A block of data
* * * * * * * * *
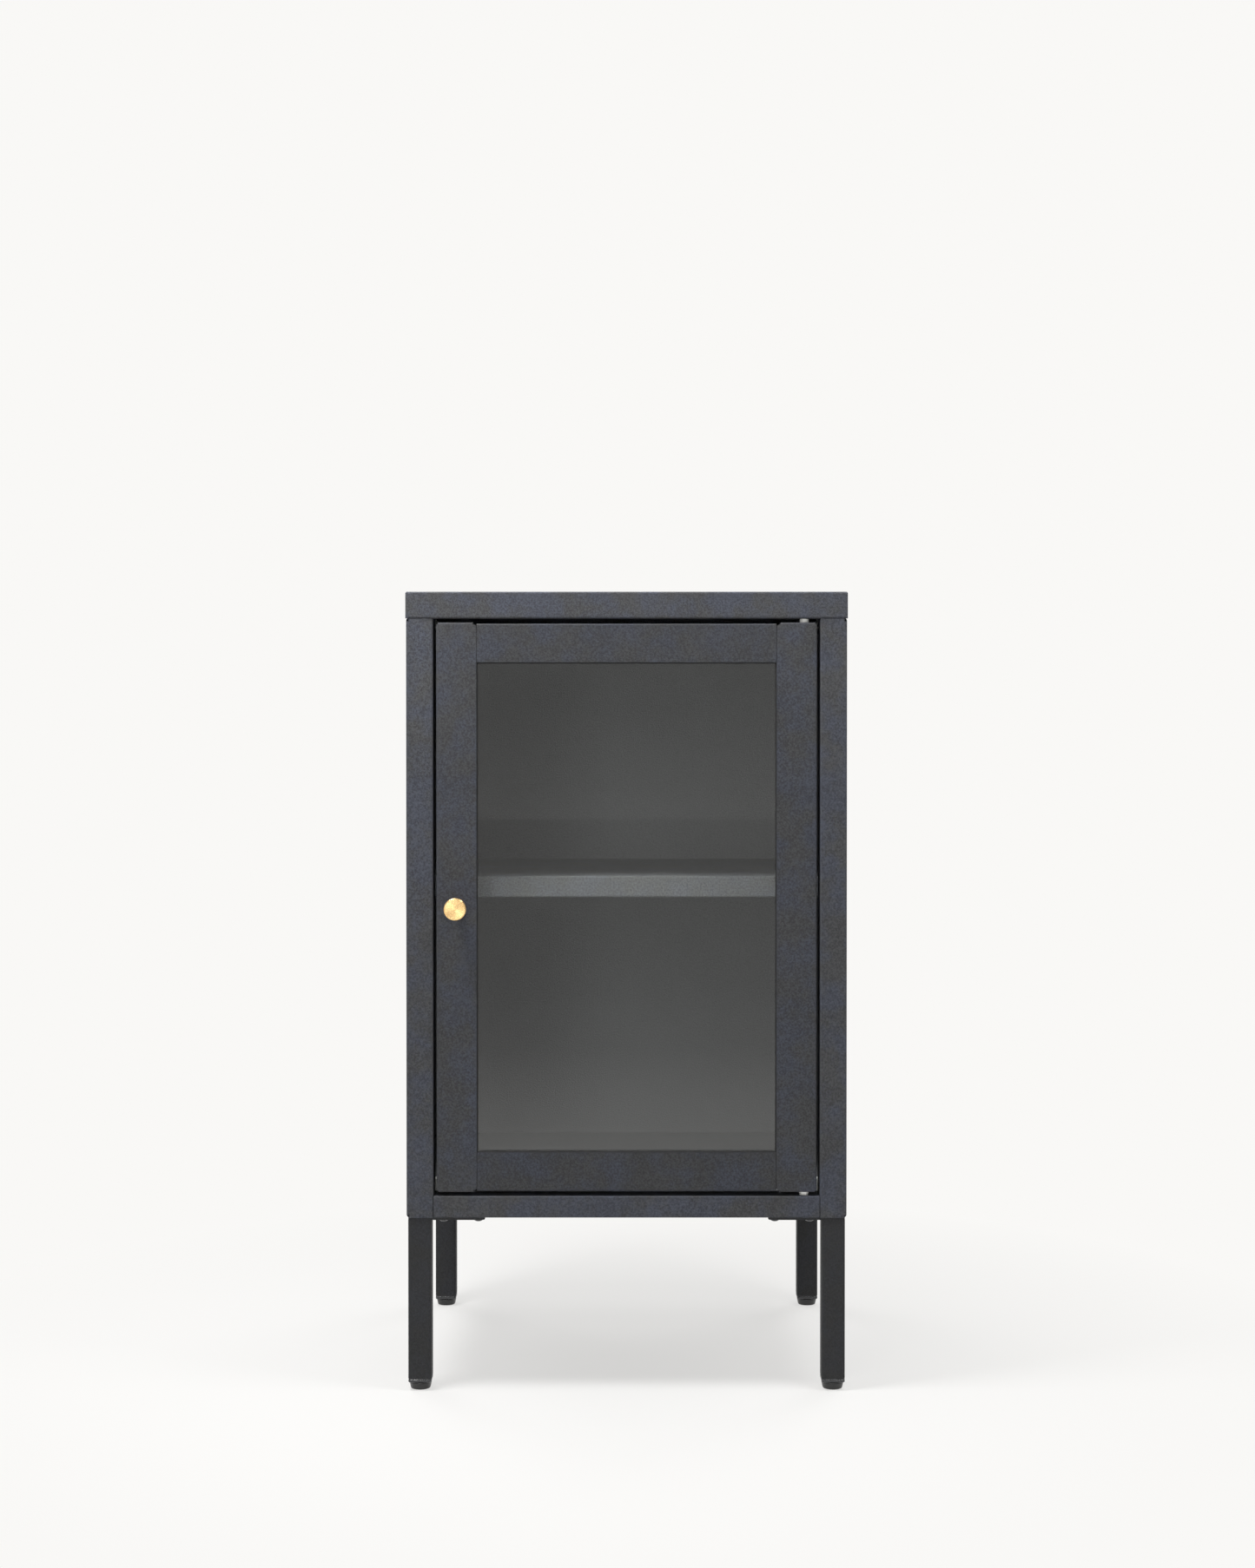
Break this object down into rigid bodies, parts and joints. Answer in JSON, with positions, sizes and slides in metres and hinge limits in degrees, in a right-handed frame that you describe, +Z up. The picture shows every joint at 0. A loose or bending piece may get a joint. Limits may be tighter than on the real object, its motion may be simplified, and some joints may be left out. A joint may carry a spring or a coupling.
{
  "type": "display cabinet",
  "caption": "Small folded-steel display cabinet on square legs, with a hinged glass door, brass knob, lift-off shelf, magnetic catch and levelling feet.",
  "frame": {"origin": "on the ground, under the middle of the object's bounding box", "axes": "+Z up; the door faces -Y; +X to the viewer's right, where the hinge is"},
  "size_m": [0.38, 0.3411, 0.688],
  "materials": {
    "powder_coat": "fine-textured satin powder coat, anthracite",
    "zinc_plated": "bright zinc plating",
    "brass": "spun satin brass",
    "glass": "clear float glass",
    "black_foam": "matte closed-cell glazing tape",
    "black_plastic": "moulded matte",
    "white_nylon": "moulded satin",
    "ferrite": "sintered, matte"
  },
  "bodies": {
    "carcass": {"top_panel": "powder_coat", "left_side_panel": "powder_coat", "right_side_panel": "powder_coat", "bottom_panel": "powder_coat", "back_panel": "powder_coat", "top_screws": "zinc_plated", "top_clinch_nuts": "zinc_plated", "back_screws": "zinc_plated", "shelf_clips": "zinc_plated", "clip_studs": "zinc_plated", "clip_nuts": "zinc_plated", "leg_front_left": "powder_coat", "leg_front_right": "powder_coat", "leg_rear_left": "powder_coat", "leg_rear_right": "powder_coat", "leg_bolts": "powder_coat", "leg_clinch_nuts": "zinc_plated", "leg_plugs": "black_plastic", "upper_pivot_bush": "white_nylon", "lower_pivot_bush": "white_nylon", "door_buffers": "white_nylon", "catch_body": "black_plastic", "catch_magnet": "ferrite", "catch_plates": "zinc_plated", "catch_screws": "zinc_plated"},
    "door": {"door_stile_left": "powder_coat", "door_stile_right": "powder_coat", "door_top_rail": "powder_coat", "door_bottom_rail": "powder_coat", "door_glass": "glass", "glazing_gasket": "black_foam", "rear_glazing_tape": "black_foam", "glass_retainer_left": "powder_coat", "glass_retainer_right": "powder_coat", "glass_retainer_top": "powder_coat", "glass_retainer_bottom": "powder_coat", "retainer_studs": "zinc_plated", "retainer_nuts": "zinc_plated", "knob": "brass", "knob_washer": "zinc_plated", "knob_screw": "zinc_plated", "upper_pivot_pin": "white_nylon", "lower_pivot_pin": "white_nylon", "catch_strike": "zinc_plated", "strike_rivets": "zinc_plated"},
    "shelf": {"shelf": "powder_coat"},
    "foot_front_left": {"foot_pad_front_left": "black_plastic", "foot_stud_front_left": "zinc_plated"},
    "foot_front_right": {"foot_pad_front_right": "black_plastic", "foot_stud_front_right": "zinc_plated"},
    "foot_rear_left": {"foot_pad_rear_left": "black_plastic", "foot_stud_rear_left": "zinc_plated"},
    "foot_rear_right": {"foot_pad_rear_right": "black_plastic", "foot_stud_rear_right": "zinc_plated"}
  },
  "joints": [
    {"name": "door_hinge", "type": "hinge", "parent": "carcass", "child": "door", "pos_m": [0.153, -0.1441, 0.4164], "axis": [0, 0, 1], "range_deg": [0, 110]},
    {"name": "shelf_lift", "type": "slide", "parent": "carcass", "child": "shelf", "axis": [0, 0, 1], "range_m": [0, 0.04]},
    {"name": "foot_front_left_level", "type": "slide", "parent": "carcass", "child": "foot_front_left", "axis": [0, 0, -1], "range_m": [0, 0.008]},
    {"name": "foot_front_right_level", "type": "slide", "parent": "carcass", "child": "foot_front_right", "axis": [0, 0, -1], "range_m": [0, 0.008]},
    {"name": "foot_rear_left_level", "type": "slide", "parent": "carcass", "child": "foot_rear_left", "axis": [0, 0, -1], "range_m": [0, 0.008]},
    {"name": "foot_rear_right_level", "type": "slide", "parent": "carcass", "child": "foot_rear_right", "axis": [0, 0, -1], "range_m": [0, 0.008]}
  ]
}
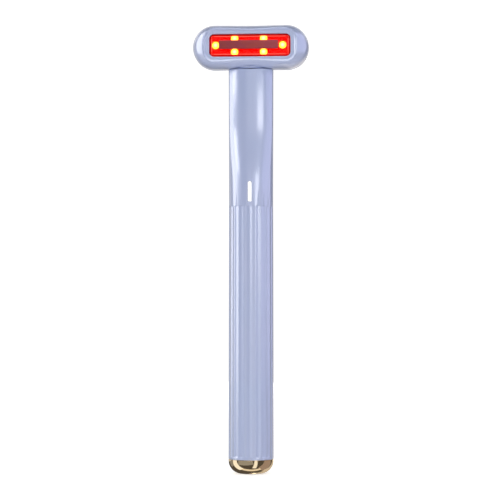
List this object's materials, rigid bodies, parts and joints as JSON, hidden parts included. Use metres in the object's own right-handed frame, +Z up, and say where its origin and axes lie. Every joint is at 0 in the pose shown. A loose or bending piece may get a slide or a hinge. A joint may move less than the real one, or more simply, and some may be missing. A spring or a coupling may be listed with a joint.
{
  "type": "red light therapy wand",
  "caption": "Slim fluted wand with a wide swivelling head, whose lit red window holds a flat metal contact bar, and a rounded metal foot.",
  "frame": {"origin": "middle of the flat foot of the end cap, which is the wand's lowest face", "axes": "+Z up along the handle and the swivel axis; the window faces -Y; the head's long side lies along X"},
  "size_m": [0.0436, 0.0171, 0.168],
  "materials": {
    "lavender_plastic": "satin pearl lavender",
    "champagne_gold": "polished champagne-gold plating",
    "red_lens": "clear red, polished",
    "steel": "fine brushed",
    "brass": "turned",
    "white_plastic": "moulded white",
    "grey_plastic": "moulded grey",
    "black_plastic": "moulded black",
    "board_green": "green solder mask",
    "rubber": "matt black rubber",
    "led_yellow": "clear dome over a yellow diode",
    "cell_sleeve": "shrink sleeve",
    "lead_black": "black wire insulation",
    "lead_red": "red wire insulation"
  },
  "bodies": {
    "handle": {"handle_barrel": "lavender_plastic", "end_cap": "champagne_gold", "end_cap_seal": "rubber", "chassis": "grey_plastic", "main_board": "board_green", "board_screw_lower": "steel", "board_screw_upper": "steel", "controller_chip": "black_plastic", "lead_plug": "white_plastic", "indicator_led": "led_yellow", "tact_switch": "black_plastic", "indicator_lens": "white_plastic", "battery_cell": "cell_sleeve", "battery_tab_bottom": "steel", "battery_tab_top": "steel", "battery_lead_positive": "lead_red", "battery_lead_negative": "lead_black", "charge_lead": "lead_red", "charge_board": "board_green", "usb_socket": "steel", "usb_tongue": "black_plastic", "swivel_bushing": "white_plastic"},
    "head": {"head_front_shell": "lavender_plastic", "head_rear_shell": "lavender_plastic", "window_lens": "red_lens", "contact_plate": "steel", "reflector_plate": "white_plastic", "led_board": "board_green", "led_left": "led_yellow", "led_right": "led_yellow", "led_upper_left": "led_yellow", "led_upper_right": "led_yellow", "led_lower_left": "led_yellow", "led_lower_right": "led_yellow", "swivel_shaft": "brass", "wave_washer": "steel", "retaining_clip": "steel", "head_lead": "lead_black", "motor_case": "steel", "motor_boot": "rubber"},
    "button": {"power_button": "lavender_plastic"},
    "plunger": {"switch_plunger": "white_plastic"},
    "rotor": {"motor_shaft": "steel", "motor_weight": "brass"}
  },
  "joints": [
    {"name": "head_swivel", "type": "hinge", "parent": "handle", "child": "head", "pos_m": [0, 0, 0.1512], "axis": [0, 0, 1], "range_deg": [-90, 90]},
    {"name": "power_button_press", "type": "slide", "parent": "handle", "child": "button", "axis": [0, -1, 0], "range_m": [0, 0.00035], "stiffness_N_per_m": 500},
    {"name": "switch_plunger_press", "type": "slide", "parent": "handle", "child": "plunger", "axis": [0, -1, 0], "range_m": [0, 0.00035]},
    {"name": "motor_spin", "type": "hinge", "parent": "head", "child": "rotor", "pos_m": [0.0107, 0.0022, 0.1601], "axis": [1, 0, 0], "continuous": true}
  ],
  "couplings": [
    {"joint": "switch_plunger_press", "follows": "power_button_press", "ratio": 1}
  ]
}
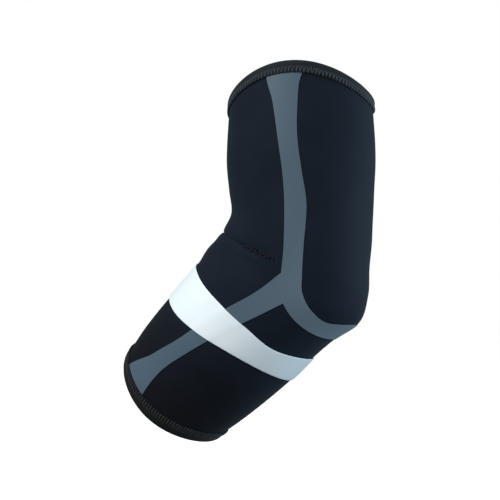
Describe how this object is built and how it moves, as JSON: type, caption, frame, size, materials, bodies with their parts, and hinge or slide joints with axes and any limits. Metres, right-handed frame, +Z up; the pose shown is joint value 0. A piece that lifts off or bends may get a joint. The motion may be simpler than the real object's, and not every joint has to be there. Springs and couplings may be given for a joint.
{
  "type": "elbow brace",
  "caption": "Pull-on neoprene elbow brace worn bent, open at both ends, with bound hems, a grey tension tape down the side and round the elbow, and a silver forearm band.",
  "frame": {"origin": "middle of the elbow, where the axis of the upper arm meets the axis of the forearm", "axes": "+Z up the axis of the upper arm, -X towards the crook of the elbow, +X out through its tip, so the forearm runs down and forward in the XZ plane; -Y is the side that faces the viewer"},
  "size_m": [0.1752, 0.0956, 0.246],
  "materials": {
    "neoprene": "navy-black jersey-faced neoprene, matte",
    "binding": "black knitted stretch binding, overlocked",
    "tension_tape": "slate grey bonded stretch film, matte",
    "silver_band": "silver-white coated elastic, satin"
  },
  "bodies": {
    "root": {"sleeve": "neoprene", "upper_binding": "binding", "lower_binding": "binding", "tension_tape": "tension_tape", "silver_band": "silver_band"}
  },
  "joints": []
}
* * * * * * * * *
* WHAT YOU NEED TO DO
Return, word for word, each line from the line that contains "Describe how this" to the end of the listing above; include both end lines and nothing else.

* COMPLETE RESPONSE
Describe how this object is built and how it moves, as JSON: type, caption, frame, size, materials, bodies with their parts, and hinge or slide joints with axes and any limits. Metres, right-handed frame, +Z up; the pose shown is joint value 0. A piece that lifts off or bends may get a joint. The motion may be simpler than the real object's, and not every joint has to be there. Springs and couplings may be given for a joint.
{
  "type": "elbow brace",
  "caption": "Pull-on neoprene elbow brace worn bent, open at both ends, with bound hems, a grey tension tape down the side and round the elbow, and a silver forearm band.",
  "frame": {"origin": "middle of the elbow, where the axis of the upper arm meets the axis of the forearm", "axes": "+Z up the axis of the upper arm, -X towards the crook of the elbow, +X out through its tip, so the forearm runs down and forward in the XZ plane; -Y is the side that faces the viewer"},
  "size_m": [0.1752, 0.0956, 0.246],
  "materials": {
    "neoprene": "navy-black jersey-faced neoprene, matte",
    "binding": "black knitted stretch binding, overlocked",
    "tension_tape": "slate grey bonded stretch film, matte",
    "silver_band": "silver-white coated elastic, satin"
  },
  "bodies": {
    "root": {"sleeve": "neoprene", "upper_binding": "binding", "lower_binding": "binding", "tension_tape": "tension_tape", "silver_band": "silver_band"}
  },
  "joints": []
}